Now that little plug is over, what about the other flavours you can find? There are some that tend to be in most tourist locations; there will always be green tea, often black sesame (my preference in these situations), and the more standard strawberry, chocolate, vanilla. A little further afield perhaps, but in Asakusa, Tokyo, there’s a stand that has flavours including sweet potato, sakura and wasabi. It seems that the more tourists there are, the greater the range becomes.

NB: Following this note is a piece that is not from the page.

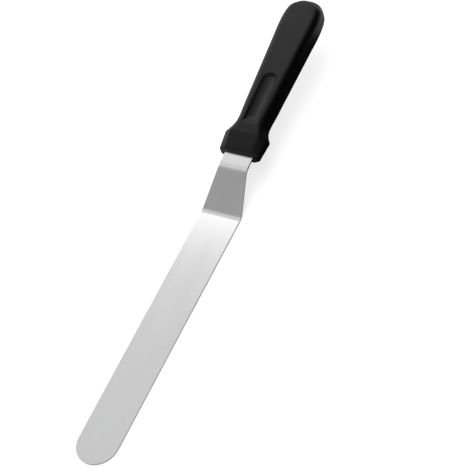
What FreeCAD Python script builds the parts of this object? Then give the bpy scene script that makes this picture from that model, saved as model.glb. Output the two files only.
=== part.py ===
import FreeCAD, Part
import math
import os

from FreeCAD import Vector

# Offset spatula, in millimetres.
# X runs along the object to the blade's tip, Y across it, and Z up.
# The blade's flat lies on Z = 0, and the origin is under the middle of the whole length.

# Blade, one folded sheet
blade_thickness = 1.3
blade_width = 33.6
flat_length = 213.6
edge_break = 0.2
crank_run = 30.0
crank_rise = 15.9
crank_width = 23.9
lower_bend_radius = 12.0
upper_bend_radius = 18.0
exposed_tang = 11.5

# Tang, the end of the sheet inside the handle
tang_length = 58.0
tang_width = 14.0
tang_shoulder_start = 5.0
tang_shoulder_length = 5.0
lock_hole_diameter = 6.0
lock_hole_count = 2
lock_hole_first = 22.0
lock_hole_pitch = 26.0

# Handle as a whole, measured from the collar's front face to the butt
handle_length = 133.6
handle_tilt = 5.2
tang_above_axis = 0.4

# Collar
collar_length = 15.5
collar_front_lean = 12.0
collar_front_height = 10.8
collar_back_height = 15.4
collar_front_top_width = 22.6
collar_back_top_width = 24.0
collar_front_width = 33.4
collar_back_width = 36.2
collar_front_side_height = 5.6
collar_back_side_height = 6.0
collar_edge_radius = 1.2
collar_rim_radius = 0.8

# Grip, with the flare that joins it to the collar
flare_length = 11.0
flare_power = 1.6
neck_width = 24.4
neck_height = 15.8
butt_width = 31.3
butt_height = 17.4
grip_edge_radius = 5.5
butt_round_length = 24.0
butt_round_power = 2.8
butt_nose_radius = 8.5

# Thumb groove, the same on the upper and the lower face
groove_start = 24.0
groove_length = 42.0
groove_width = 11.4
groove_depth = 2.0
groove_floor_radius = 11.0
groove_ramp_length = 8.0

# First-shot core inside the grip
skin_thickness = 3.2
core_setback = 2.0
core_corner_radius = 2.5
core_end_wall = 14.0

# Sections that the curved stretches are drawn through
flare_stations = 5
grip_stations = 8
butt_stations = 13
butt_last_turn = math.radians(84)
largest_edge_share = 0.65
corner_fit = 0.96

# Room round a cut, and the distance that counts as none
cut_margin = 5.0
same_place = 0.01

# The folded middle line of the sheet, and the directions of the handle
crank_angle = math.atan2(crank_rise, crank_run)
tilt_angle = math.radians(handle_tilt)
half_sheet = blade_thickness / 2
lower_fold = Vector(0, 0, half_sheet)
upper_fold = lower_fold + Vector(-crank_run, 0, crank_rise)
along = Vector(-math.cos(tilt_angle), 0, math.sin(tilt_angle))
upward = Vector(math.sin(tilt_angle), 0, math.cos(tilt_angle))
across = Vector(0, 1, 0)
collar_mouth = upper_fold + along * exposed_tang
axis_start = collar_mouth - upward * tang_above_axis
neck = collar_length + flare_length
front_slope = math.tan(math.radians(collar_front_lean))
butt_round_start = handle_length - butt_round_length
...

Yet, like Sasayama, you also get more region-centric flavours. This means I’ve sampled wine, miso and even soba ice cream. Whenever you’re out and about and see a ソフトクリーム sign, go and have a peek at what’s on offer. It might be awful (miso – bleargh) or wonderful.
5) Gatsby Ice Wipes
Japan is HOT in the summer. It is sticky, and as one friend recently put it, before too long you just start repeating ‘I am a swamp creature. Fear my swamp ass’ over and over again. It’s all fine and dandy when you’re in the a/c, but as soon as you want to move anywhere, give a lesson or, god forbid, cycle somewhere with a rucksack on, things go rapidly downhill.
Enter the Gatsby wipes.
Now something similar may be available back home, but until encountering a Japanese summer I didn’t have a need for them so I don’t know. They’re wet towels, handily on sale in most convenience and drug stores, which have the added charm of menthol. Menthol has cooling properties and boy do Gatsby wipes make good use of that fact. The initial wipe isn’t that cooling (but gets rid of those pesky beads of sweat peppering your brow) but then it hits and it’s wonderful. Stand near a fan and you will be cold.
I took them to Singapore with me on a trip with my brother, and he now requests them in care packages (which I swear I’m meant to get living abroad rather than the other way around…).
Keep them away from sensitive areas though. Male friends inform me that drunken dares to wipe the nether regions result in a serious degree of discomfort for not an insignificant amount of time. You have been warned.